| Literature DB >> 34054844 |
Benedikt Jacobs1, Veronika Gebel2,3,4, Lukas Heger5, Victoria Grèze2,3,4, Hansjörg Schild6,7, Diana Dudziak5, Evelyn Ullrich2,3,4.
Abstract
Cellular therapy has entered the daily clinical life with the approval of CAR T cell therapeutics and dendritic cell (DCs) vaccines in the US and the EU. In addition, numerous other adoptive cellular products, including natural killer (NK) cells, are currently evaluated in early phase I/ II clinical trials for the treatment of cancer patients. Despite these promising accomplishments, various challenges remain to be mastered in order to ensure sustained therapeutic success. These include the identification of strategies by which tumor cells escape the immune system or establish an immunosuppressive tumor microenvironment (TME). As part of the innate immune system, DCs and NK cells are both present within the TME of various tumor entities. While NK cells are well known for their intrinsic anti-tumor activity by their cytotoxicity capacities and the secretion of pro-inflammatory cytokines, the role of DCs within the TME is a double-edged sword as different DC subsets have been described with either tumor-promoting or -inhibiting characteristics. In this review, we will discuss recent findings on the interaction of DCs and NK cells under physiological conditions and within the TME. One focus is the crosstalk of various DC subsets with NK cells and their impact on the progression or inhibition of tumor growth. In addition, we will provide suggestions to overcome the immunosuppressive outcome of the interaction of DCs and NK cells within the TME.Entities:
Keywords: DC-NK cell interaction; NK cells; cellular therapies; dendritic cells; tumor microenvironment
Year: 2021 PMID: 34054844 PMCID: PMC8160470 DOI: 10.3389/fimmu.2021.670540
Source DB: PubMed Journal: Front Immunol ISSN: 1664-3224 Impact factor: 7.561
Figure 1DC, CD8+ T and NK cell interaction within the TME. DCs, CD8+ T cells and NK cells may recruit each other into the TME by secreting various kinds of chemokines, like CCL5/XCL1 by NK cells to recruit DCs or CXCL9/10 by DCs to recruit NK and CD8+ T cells. Moreover, DCs activates CD8+ T cells via tumor antigen presentation and IL-12 production as well as TNFα and IFNγ secretion by NK cells through their own production of IL-12 and IL-18. In return, NK cell derived TNFα and IFNγ induce DC maturation. In addition, NK cells are the major source of the DC growth factor Flt3L. However, tumor cells are able to secret different compounds into the TME, like TGF-ß, soluble MIC A+B or PGE2, which are all able to down-regulate activating NK cell receptors (e.g. NKG2D and NKp30) resulting in reduced NK cell function and DC-NK cell interaction within the TME.

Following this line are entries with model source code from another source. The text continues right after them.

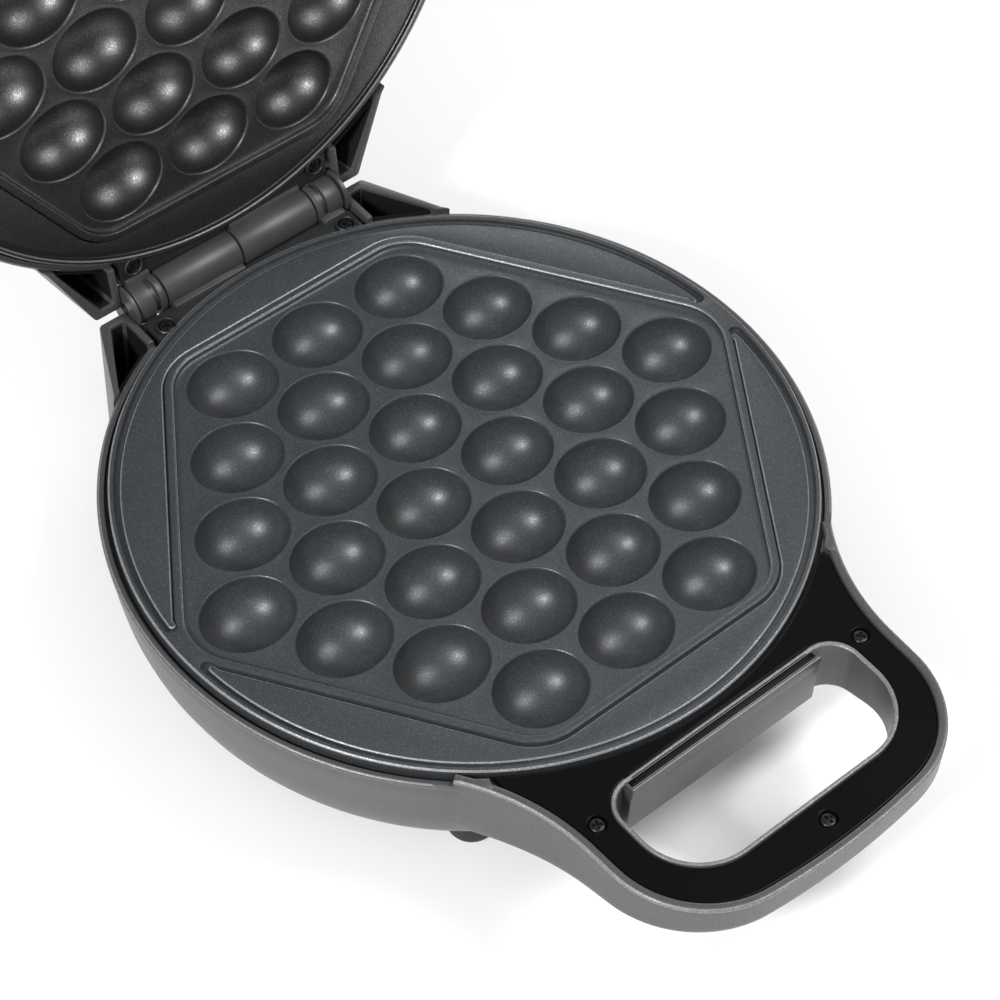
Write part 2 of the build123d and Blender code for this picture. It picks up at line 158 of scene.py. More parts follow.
class Mould:
    def __init__(self):
        self.points = []
        self.faces = []

    def ring(self, outline, z):
        first = len(self.points)
        for k, (x, y) in enumerate(outline):
            self.points.append((x, y, z[k] if hasattr(z, "__len__") else z))
        return list(range(first, len(self.points)))

    def strip(self, a, b, closed=True):
        n = len(a)
        for k in range(n if closed else n - 1):
            j = (k + 1) % n
            self.faces.append((a[k], a[j], b[j], b[k]))

    def edge(self, outline, profile, closed=True):
        rings = [self.ring(offsetOutline(outline, d), z) for d, z in profile]
        for a, b in zip(rings, rings[1:]):
            self.strip(a, b, closed)
        return rings

    def fill(self, outer, holes, height, extra=()):
        spots = list(outer)
        edges = [(k, (k + 1) % len(outer)) for k in range(len(outer))]
        for hole in holes:
            first = len(spots)
            spots += hole
            edges += [(first + k, first + (k + 1) % len(hole)) for k in range(len(hole))]
        spots += list(extra)
        made = delaunay_2d_cdt([Vector(s) for s in spots], edges, [], 0, 1e-5)
        flat = np.array([(v.x, v.y) for v in made[0]])
        tris = np.array([f for f in made[2] if len(f) == 3])
        middle = flat[tris].mean(1)
        keep = insideOutline(middle, list(outer))
        for hole in holes:
            keep &= ~insideOutline(middle, hole)
        first = len(self.points)
        for x, y in flat:
            self.points.append((x, y, height(x, y) if callable(height) else height))
        self.faces += [tuple(first + int(i) for i in t) for t in tris[keep]]

    def lathe(self, profile, segments, place):
        rings = []
        for k in range(segments):
            t = math.radians(360 * k / segments)
            row = []
            for r, z in profile:
                row.append(len(self.points))
                self.points.append(tuple(place @ Vector((r * math.cos(t), r * math.sin(t), z))))
            rings.append(row)
        for a, b in zip(rings, rings[1:] + rings[:1]):
            self.strip(a, b, closed=False)

    def block(self, low, high, bevel=0.3):
        x, y = (low[0] + high[0]) / 2, (low[1] + high[1]) / 2
        w, d = (high[0] - low[0]) / 2, (high[1] - low[1]) / 2
        outline = roundedOutline(boxCorners(x, y, w, d), bevel, 3)
        rings = self.edge(outline, [(-bevel, low[2]), (0, low[2] + bevel), (0, high[2] - bevel),
                                    (-0.3 * bevel, high[2] - 0.3 * bevel), (-bevel, high[2])])
        self.faces.append(tuple(rings[0]))
        self.faces.append(tuple(rings[-1]))

    def object(self, name, finish, smooth=32, outward=True):
        mesh = bpy.data.meshes.new(name)
        mesh.from_pydata(self.points, [], self.faces)
        work = bmesh.new()
        work.from_mesh(mesh)
        bmesh.ops.remove_doubles(work, verts=work.verts, dist=weld)
        bmesh.ops.dissolve_degenerate(work, edges=work.edges, dist=1e-5)
        if outward:
            bmesh.ops.recalc_face_normals(work, faces=work.faces)
        work.to_mesh(mesh)
        work.free()
        obj = bpy.data.objects.new(name, mesh)
        bpy.context.scene.collection.objects.link(obj)
        mesh.materials.append(finish)
        mesh.shade_smooth()
        mesh.set_sharp_from_angle(angle=math.radians(smooth))
        return obj


def join(name, objects):
    work = bmesh.new()
    for obj in objects:
        work.from_mesh(obj.data)
    mesh = objects[0].data
    bmesh.ops.remove_doubles(work, verts=work.verts, dist=weld)
    bmesh.ops.recalc_face_normals(work, faces=work.faces)
    work.to_mesh(mesh)
    work.free()
    for obj in objects[1:]:
        bpy.data.objects.remove(obj)
    objects[0].name = name
    return objects[0]


def seat(obj, half, slotName, *nodes):
    obj.data.transform(halfPlace(half))
    obj.data.update()
    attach(obj, half)
    if nodes:
        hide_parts(*nodes)
    return obj


# Shader maths

class Val:
    def __init__(self, tree, socket):
        self.tree, self.socket = tree, socket

    def math(self, op, *others):
        return self.tree.node("ShaderNodeMath", {"operation": op}, [self, *others])

    def __add__(self, other):
        return self.math("ADD", other)

    def __sub__(self, other):
        return self.math("SUBTRACT", other)

    def __rsub__(self, other):
        return self.tree.number(other).math("SUBTRACT", self)

    def __mul__(self, other):
        return self.math("MULTIPLY", other)

    __radd__ = __add__
    __rmul__ = __mul__

    def band(self, low, high):
        return self.tree.node("ShaderNodeMapRange", {"clamp": True, "interpolation_type": "SMOOTHSTEP"},
                              {"Value": self, "From Min": low, "From Max": high}, "Result")


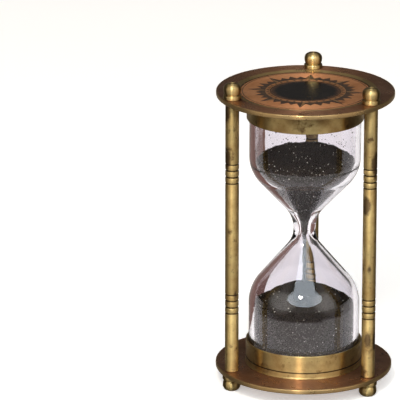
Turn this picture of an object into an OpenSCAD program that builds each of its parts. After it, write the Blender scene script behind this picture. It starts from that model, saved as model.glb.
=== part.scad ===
// Hourglass: two round plates on three turned pillars, with a blown glass held
// between them in two cups. Every pillar end is a threaded stud that carries a
// ball nut: the nuts on top are the finials and the nuts below are the feet.
// The origin is on the surface it stands on, under the glass's axis.

/* [Overall] */
// Height from the flat of the feet to the flat of the finials
total_h = 150; // [145:1:170]

/* [Plates] */
// Diameter of both plates
plate_d = 83; // [83:1:95]
// Thickness of both plates
plate_t = 2.2; // [2.0:0.1:3.0]
// Small round on the plates' rims
rim_round_r = 0.5; // [0.2:0.1:0.9]
// Radius where the slope of the sunk face starts
cove_outer_r = 33.2; // [32:0.1:34]
// Radius where the slope meets the dial's seat
cove_inner_r = 30.4; // [29:0.1:31]
// How far the dial lies below the plate's face
dial_drop = 0.55; // [0.3:0.05:0.7]

/* [Dials] */
// Radius of the dial disc
dial_r = 30.3; // [28:0.1:30.3]
// Thickness of the dial disc
dial_t = 0.6; // [0.5:0.05:0.8]
// Radius of the enamelled centre
enamel_r = 16.3; // [12:0.1:20]
// Thickness of the enamelled centre
enamel_t = 0.25; // [0.15:0.05:0.35]

/* [Pillars] */
// Radius of the circle that the pillars stand on
pillar_circle_r = 37; // [36:0.1:37]
// Radius of the rod that the pillars are turned from
pillar_r = 3.2; // [2.8:0.1:3.6]
// Height of each ring group above and below the middle
ring_offset = 31.85; // [20:0.05:40]
// From a ring group's middle to its two deep grooves
deep_groove_at = 1.6; // [1.2:0.1:2]
// Depth of the two deep grooves
deep_groove_depth = 0.55; // [0.3:0.05:0.7]
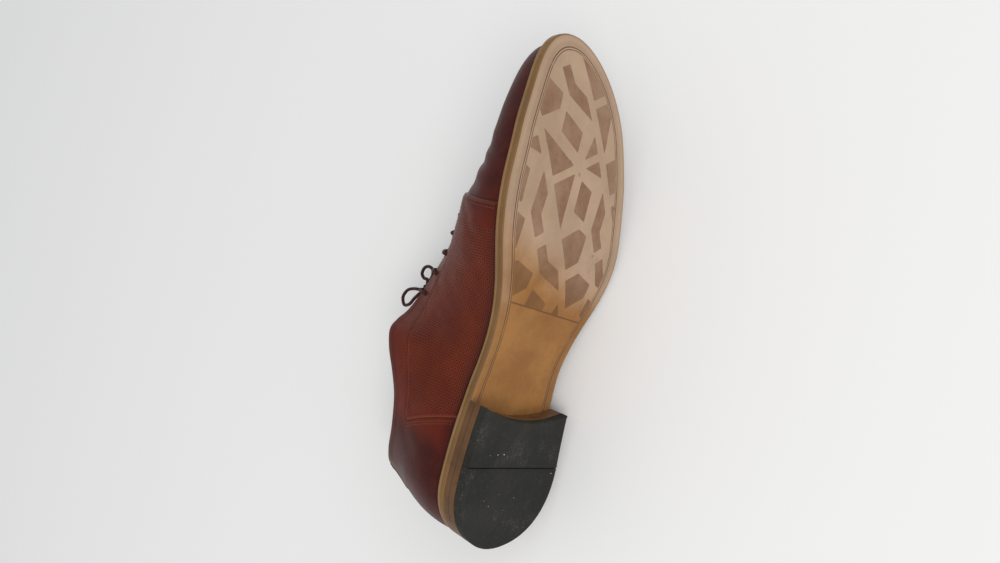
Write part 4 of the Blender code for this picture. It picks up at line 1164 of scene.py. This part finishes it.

Figure 2Treatment strategies to restore anti-tumor surveillance within the TME. Tumor cells can express ligands for various immune checkpoint (ICP) receptors including HLA-E (ligand for NKG2A) and PD-L1 (ligand for PD1), of which the latter one may also be expressed by tumor-infiltrating DCs. Using blocking antibodies against ICP receptors or their ligands restores NK cell function and DC-NK cell interaction. NK cells may further be stimulated by ex vivo generated DC-derived exosomes (Dex). In addition, adoptive transfer of ex vivo generated and engineered DCs (e.g. by transfecting them with a constitutively active IKKß (caIKKß) of the NF-kB pathway to enhance IL-12 production) could improve DC-NK cell interaction and eventually lift immunosuppression within the TME.